Stated exercise: What is to be transcribed is the run of lines opening with the one that has "buildShells();" and closing with the one that has "zip(*points))), Vector(map(max, zip(*points)))", and only that run, exactly.

Data lines:
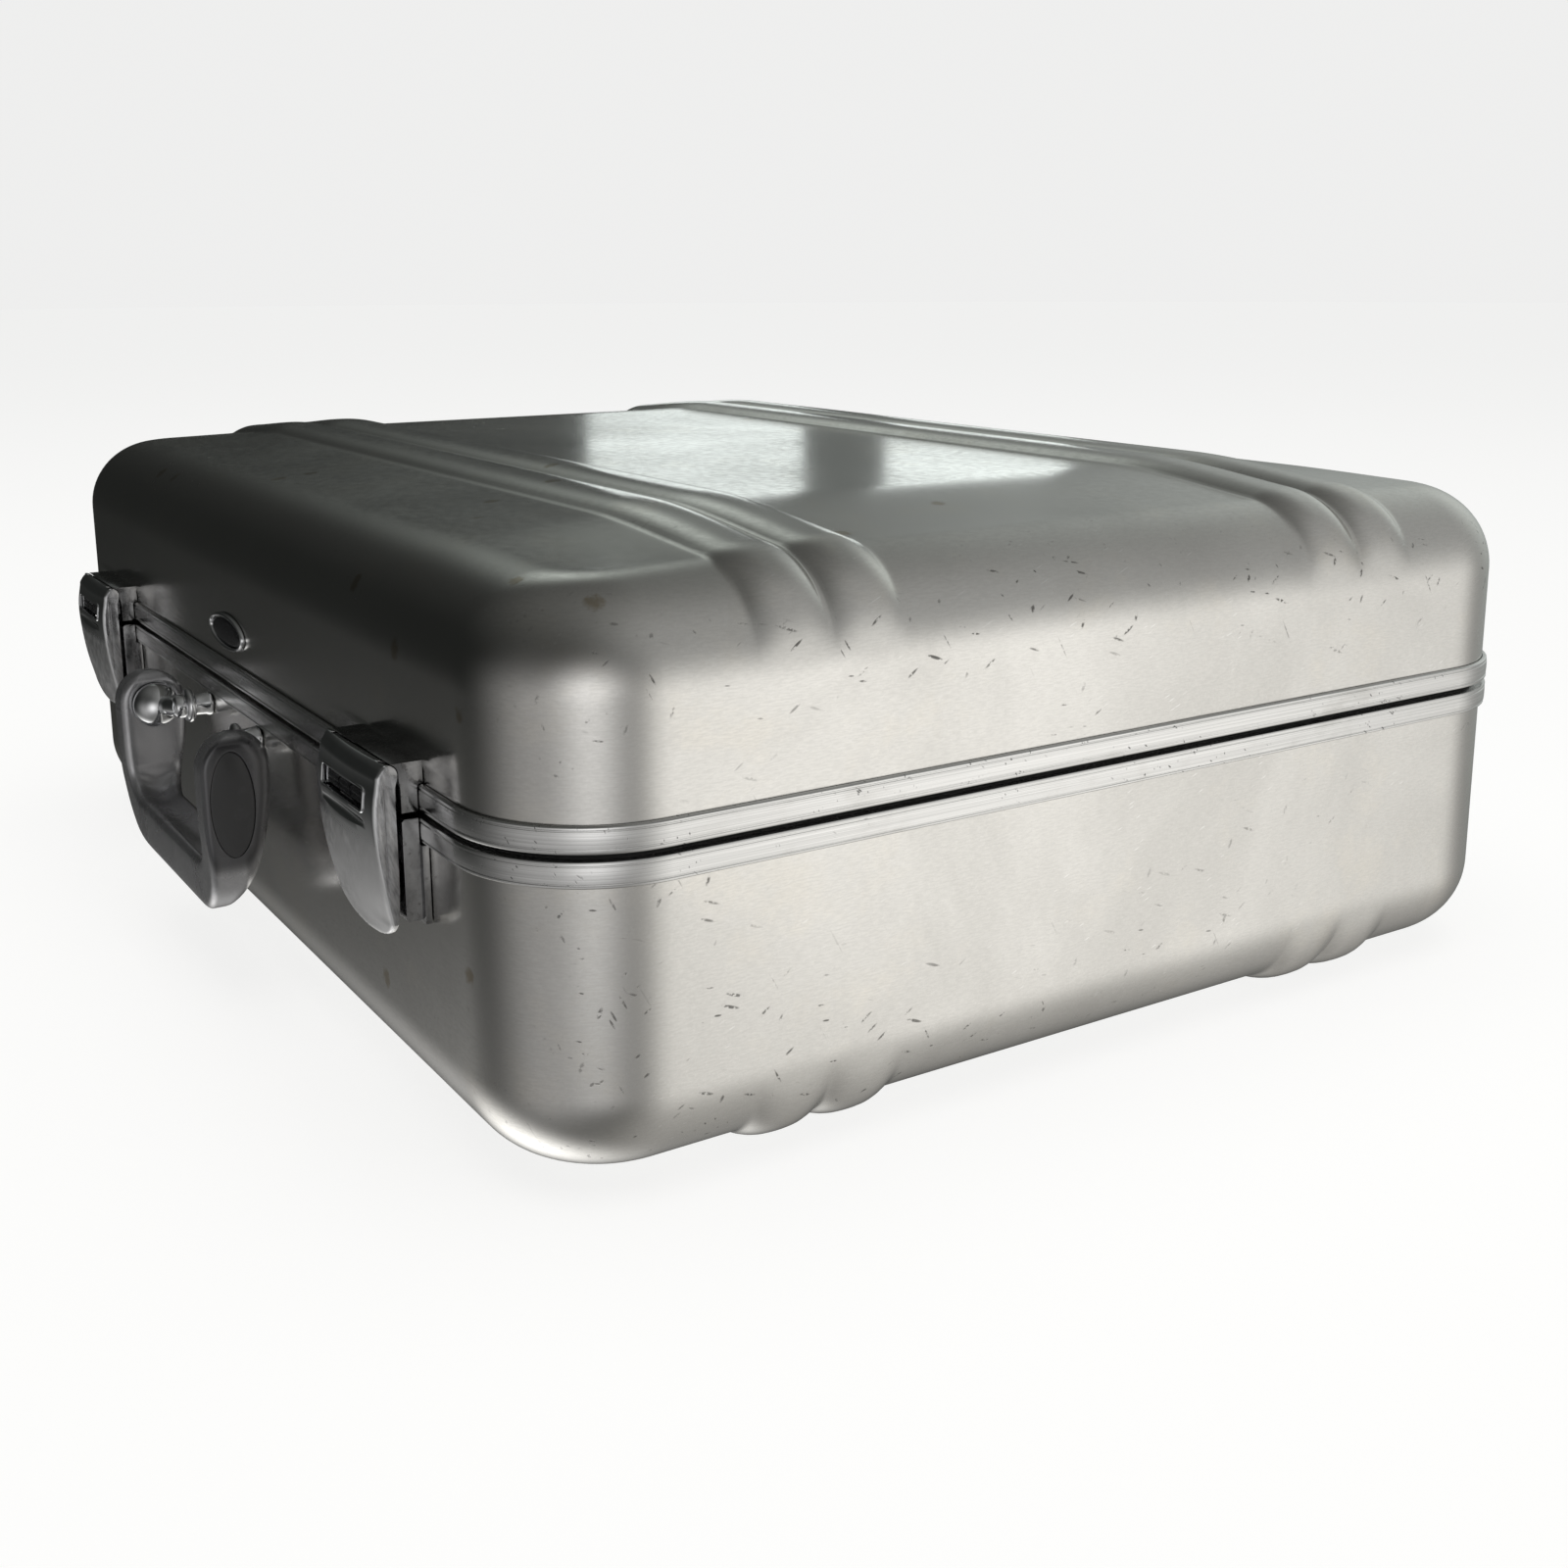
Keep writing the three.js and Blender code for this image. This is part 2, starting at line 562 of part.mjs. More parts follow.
// Post: shank through the wall, flange, ringed neck, then an arm to the ball it ends in.
function handlePost(sign) {
  const turned = [
    [0, -6.6], [2.6, -6.6], [2.6, CLEAR], [5.6, CLEAR], [5.6, 2.4], [5, 4], [5, 8],
    [7.4, 8.6], [8, 10.4], [7.4, 12.2], [5.6, 12.8], [5.6, 15.4], [4, 17.4], [0, 17.8],
  ];
  const lathe = new THREE.LatheGeometry(turned.map(([r, h]) => new THREE.Vector2(r, h)), 16);
  lathe.rotateX(Math.PI);
  lathe.translate(sign * POST_X, FRONT_WALL, POST_Z);
  const ballCentre = new THREE.Vector3(sign * BALL_X, FRONT_WALL - HANDLE_PIVOT.u, HANDLE_PIVOT.z);
  const elbow = new THREE.Vector3(sign * POST_X, FRONT_WALL - 13.2, POST_Z);
  const along = ballCentre.clone().sub(elbow);
  const neck = new THREE.CylinderGeometry(4.8, 5.6, along.length(), 14);
  neck.applyQuaternion(new THREE.Quaternion().setFromUnitVectors(new THREE.Vector3(0, 1, 0),
    along.clone().normalize()));
  neck.translate(...elbow.clone().add(ballCentre).multiplyScalar(0.5).toArray());
  const ball = new THREE.SphereGeometry(BALL_RADIUS, 16, 10);
  ball.rotateZ(Math.PI / 2);
  ball.translate(...ballCentre.toArray());
  const [x0, x1] = sign > 0 ? [BALL_X - 1, BALL_X + 12] : [-BALL_X - 12, -BALL_X + 1];
  const socket = rodAlongX(2.8, x0, x1, FRONT_WALL - HANDLE_PIVOT.u, HANDLE_PIVOT.z, 18);
  return toGeometry(toSolid(lathe).add(toSolid(neck)).add(toSolid(ball)).subtract(toSolid(socket)));
}

function postNut(sign) {
  const ring = new THREE.LatheGeometry([
    new THREE.Vector2(3, 0), new THREE.Vector2(5.4, 0), new THREE.Vector2(5.4, 4.2),
    new THREE.Vector2(3, 4.2), new THREE.Vector2(3, 0)], 12);
  ring.translate(sign * POST_X, FRONT_WALL + WALL + CLEAR, POST_Z);
  return toGeometry(toSolid(ring));
}

// Front outline of the bail: two arms with round tops, joined by the grip.
function bailOutline() {
  const top = HANDLE_PIVOT.z + 15;
  const outer = 34;
  const inner = 14;
  const half = HANDLE_HALF;
  const inside = half - HANDLE_ARM;
  const gripTop = HANDLE_BOTTOM + GRIP_HEIGHT;
  return [
    ...arcPoints(-half + outer, HANDLE_BOTTOM + outer, outer, 180, 270, 7),
    ...arcPoints(half - outer, HANDLE_BOTTOM + outer, outer, 270, 360, 7),
    [half, top - 6], [half - 2.5, top], [inside + 2, top], [inside, top - 2],
    ...arcPoints(inside - inner, gripTop + inner, inner, 0, -90, 5),
    ...arcPoints(-inside + inner, gripTop + inner, inner, 270, 180, 5),
    [-inside, top - 2], [-inside - 2, top], [-half + 2.5, top], [-half, top - 6],
  ];
}

// End outline of the bail: round about the pivot, widest below it, narrow at the grip.
function bailSide() {
  const { u, z } = HANDLE_PIVOT;
  return [
    ...arcPoints(u, z, 15, 0, 180, 8),
    [u - 14.6, 92], [u - 12.4, 78], [u - 8.4, 62], [u - 3.6, 48],
    ...arcPoints(u + 5, HANDLE_BOTTOM + 6.5, 6.5, 200, 340, 5),
    [u + 13.2, 62], [u + 14.8, 78], [u + 15, 92],
  ];
}

function insetOutline(grow) {
  const steps = 20;
  const points = [];
  for (let i = 0; i < steps; i += 1) {
    const angle = 2 * Math.PI * i / steps;
    points.push([
      INSET.u + (INSET.halfU + grow) * Math.cos(angle),
      INSET.z + (INSET.halfZ + grow) * Math.sin(angle)]);
  }
  return points;
}

function buildHandle() {
  const { u, z } = HANDLE_PIVOT;
  let grip = toSolid(profileOutward(bailOutline(), 0, 45));
  grip = grip.intersect(toSolid(profileAlongX(bailSide(), -HANDLE_HALF - 5, HANDLE_HALF + 5)));
  for (const sign of [-1, 1]) {
    const ball = new THREE.SphereGeometry(BALL_RADIUS + 0.5, 16, 10);
    ball.rotateZ(Math.PI / 2);
    ball.translate(sign * BALL_X, FRONT_WALL - u, z);
    grip = grip.subtract(toSolid(ball));
    const [x0, x1] = sign > 0 ? [BALL_X, BALL_X + 14] : [-BALL_X - 14, -BALL_X];
    grip = grip.subtract(toSolid(rodAlongX(2.8, x0, x1, FRONT_WALL - u, z, 18)));
    const deep = 1.6;
    const face = sign * HANDLE_HALF;
    const [p0, p1] = sign > 0 ? [face - deep, face + 2] : [face - 2, face + deep];
    grip = grip.subtract(toSolid(profileAlongX(insetOutline(CLEAR), p0, p1)));
    const name = sign < 0 ? 'left' : 'right';
    const [i0, i1] = sign > 0 ? [face - deep + CLEAR, face] : [face, face + deep - CLEAR];
    addPiece(`handle_inset_${name}`, profileAlongX(insetOutline(0), i0, i1), blackPlastic());
    const [r0, r1] = sign > 0 ? [BALL_X - 0.6, BALL_X + 13.6] : [-BALL_X - 13.6, -BALL_X + 0.6];
    addPiece(`handle_pin_${name}`, rodAlongX(2.5, r0, r1, FRONT_WALL - u, z, 18), steel());
    addPiece(`handle_post_${name}`, handlePost(sign), chrome());
    addPiece(`post_nut_${name}`, postNut(sign), steel());
  }
  addPiece('handle_grip', toGeometry(grip), handleMetal());
}

// ---------------------------------------------------------------- badge
function ovalPoints(inward) {
  const points = [];
  for (let i = 0; i < 28; i += 1) {
    const angle = 2 * Math.PI * i / 28;
    points.push([
      (BADGE.halfX - inward) * Math.cos(angle), BADGE.z + (BADGE.halfZ - inward) * Math.sin(angle)]);
  }
  return points;
}

function buildBadge() {
  const rim = toSolid(profileOutward(ovalPoints(0), CLEAR, 2.2));
  const opening = toSolid(profileOutward(ovalPoints(BADGE.rim), -1, 4));
  addPiece('badge_rim', toGeometry(rim.subtract(opening)), chrome());
  addPiece('badge_plate', profileOutward(ovalPoints(BADGE.rim + 0.4), CLEAR, 1.5), blackPlastic());
}

// ---------------------------------------------------------------- hinges and feet
// Leaf on a frame's outer face, with knuckles round the axis. `up` is +1 for the lid.
function hingeLeaf(x, up, knuckles) {
  const axisZ = SEAM_Z;
  const rear = DEPTH / 2;
  const face = rear + FRAME_PROUD + CLEAR;
  const axisY = rear + HINGE_OUT;
  const thick = 1.8;
  const near = axisZ + up * 3.3;
  const far = axisZ + up * 10.2;
  let leaf = toSolid(box(x - HINGE_WIDTH / 2, x + HINGE_WIDTH / 2, face, face + thick,
    Math.min(near, far), Math.max(near, far)));
  for (const [k0, k1] of knuckles) {
    leaf = leaf.add(toSolid(rodAlongX(2.8, x + k0, x + k1, axisY, axisZ, 20)));
    const root = axisZ + up * 0.9;
    leaf = leaf.add(toSolid(box(x + k0, x + k1, face, face + thick + 0.6,
      Math.min(root, near + up), Math.max(root, near + up))));
  }
  return toGeometry(leaf.subtract(toSolid(rodAlongX(PIN_BORE, x - 30, x + 30, axisY, axisZ, 16))));
}

function buildHinges() {
  for (const [side, sign] of [['left', -1], ['right', 1]]) {
    const x = sign * HINGE_X;
    const end = HINGE_WIDTH / 2;
    addPiece(`hinge_base_leaf_${side}`, hingeLeaf(x, -1, [[-end, -7.8], [7.8, end]]), steel());
    addPiece(`hinge_lid_leaf_${side}`, hingeLeaf(x, 1, [[-7.4, 7.4]]), steel());
    addPiece(`hinge_pin_${side}`,
      rodAlongX(PIN_RADIUS, x - end + 0.5, x + end - 0.5, DEPTH / 2 + HINGE_OUT, SEAM_Z, 14), steel());
  }
}

function foot(x, z) {
  const turned = [
    [0, CLEAR], [11, CLEAR], [11, 2.4], [8.6, 4], [7.8, 10.2], [6.8, BACK_REACH], [0, BACK_REACH],
  ];
  const geometry = new THREE.LatheGeometry(turned.map(([r, h]) => new THREE.Vector2(r, h)), 14);
  geometry.translate(x, DEPTH / 2, z);
  return toGeometry(toSolid(geometry));
}

function buildFeet() {
  for (const [side, sign] of [['left', -1], ['right', 1]]) {
    for (const [half, z] of Object.entries(FOOT_HEIGHTS)) {
      addPiece(`${half}_foot_${side}`, foot(sign * FOOT_X, z), rubber());
    }
  }
}

buildShells();
buildFrames();
buildLinings();
buildLatches();
buildHandle();
buildBadge();
buildHinges();
buildFeet();

export default model;
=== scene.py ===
"""Hard shell aluminium suitcase: the looks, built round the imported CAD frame.

Sizes are in millimetres and are turned into metres when a mesh is made. `u` is the distance
out of the handle side's wall, `away` the distance from the seam.
"""

import json
import math

import bmesh
import bpy
import numpy as np
from mathutils import Matrix, Vector


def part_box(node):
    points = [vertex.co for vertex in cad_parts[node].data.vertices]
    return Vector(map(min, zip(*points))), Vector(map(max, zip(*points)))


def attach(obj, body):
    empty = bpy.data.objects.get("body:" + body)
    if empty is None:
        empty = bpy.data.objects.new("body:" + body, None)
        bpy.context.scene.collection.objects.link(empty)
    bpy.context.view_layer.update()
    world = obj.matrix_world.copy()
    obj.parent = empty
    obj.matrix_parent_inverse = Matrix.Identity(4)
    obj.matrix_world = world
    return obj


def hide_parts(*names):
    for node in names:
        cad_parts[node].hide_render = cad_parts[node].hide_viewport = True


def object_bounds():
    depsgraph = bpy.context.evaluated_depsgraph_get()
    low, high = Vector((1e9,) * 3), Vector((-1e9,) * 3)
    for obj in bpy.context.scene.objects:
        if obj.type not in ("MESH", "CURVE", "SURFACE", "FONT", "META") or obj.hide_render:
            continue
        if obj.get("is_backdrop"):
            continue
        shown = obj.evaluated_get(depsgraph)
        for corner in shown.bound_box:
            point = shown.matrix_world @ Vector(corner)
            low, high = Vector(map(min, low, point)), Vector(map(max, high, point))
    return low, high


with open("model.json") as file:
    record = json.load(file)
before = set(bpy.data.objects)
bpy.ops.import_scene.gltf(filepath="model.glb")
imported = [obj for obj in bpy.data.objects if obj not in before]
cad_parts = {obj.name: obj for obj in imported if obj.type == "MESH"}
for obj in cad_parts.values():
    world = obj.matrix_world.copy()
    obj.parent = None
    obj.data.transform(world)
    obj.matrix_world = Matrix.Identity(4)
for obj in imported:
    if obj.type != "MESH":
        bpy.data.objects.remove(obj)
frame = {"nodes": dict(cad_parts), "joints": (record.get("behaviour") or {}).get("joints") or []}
cad_low, cad_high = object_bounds()

# ---------------- sizes read from the frame
MM = 0.001


def node_box(name):
    low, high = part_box(name)
    return low / MM, high / MM


lid_low, lid_high = node_box("lid_shell")
base_low, base_high = node_box("base_shell")
HALF_LENGTH = lid_high.x
FRONT_WALL = lid_low.y
HALF_DEPTH = (lid_high.y - lid_low.y) / 2
MIDDLE_Y = (lid_high.y + lid_low.y) / 2
REAR_WALL = lid_high.y
LID_SEAM = node_box("lid_frame")[0].z
BASE_SEAM = node_box("base_frame")[1].z
LID_RIM = lid_low.z
BASE_RIM = base_high.z
joints = {joint["name"]: joint for joint in frame["joints"]}


def joint_place(name):
    """(x, u, z) of a joint's axis, in millimetres."""
    x, y, z = (value / MM for value in joints[name]["pos_m"])
    return x, FRONT_WALL - y, z


# ---------------- the object's own sizes
RIDGE_RISE = 4.0
RIDGE_GROUP_Y = 130.0
RIDGE_PITCH = 30.0
RIDGE_HALF = 15.0
CROWN = 8.5                        # how far the middle of the lid's panel bulges
CROWN_SHOULDER = 118.0
PANEL_TOP = lid_high.z - RIDGE_RISE - CROWN
PANEL_BOTTOM = base_low.z + RIDGE_RISE
CORNER_RADIUS = 51.0
EDGE_RADIUS = 35.0
WALL = 1.6
CLEAR = 0.3
FRAME_HEIGHT = 9.2
FRAME_PROUD = 2.2
LATCH_WIDTH = 59.0
BALL_RADIUS = 10.3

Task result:
buildShells();
buildFrames();
buildLinings();
buildLatches();
buildHandle();
buildBadge();
buildHinges();
buildFeet();

export default model;
=== scene.py ===
"""Hard shell aluminium suitcase: the looks, built round the imported CAD frame.

Sizes are in millimetres and are turned into metres when a mesh is made. `u` is the distance
out of the handle side's wall, `away` the distance from the seam.
"""

import json
import math

import bmesh
import bpy
import numpy as np
from mathutils import Matrix, Vector


def part_box(node):
    points = [vertex.co for vertex in cad_parts[node].data.vertices]
    return Vector(map(min, zip(*points))), Vector(map(max, zip(*points)))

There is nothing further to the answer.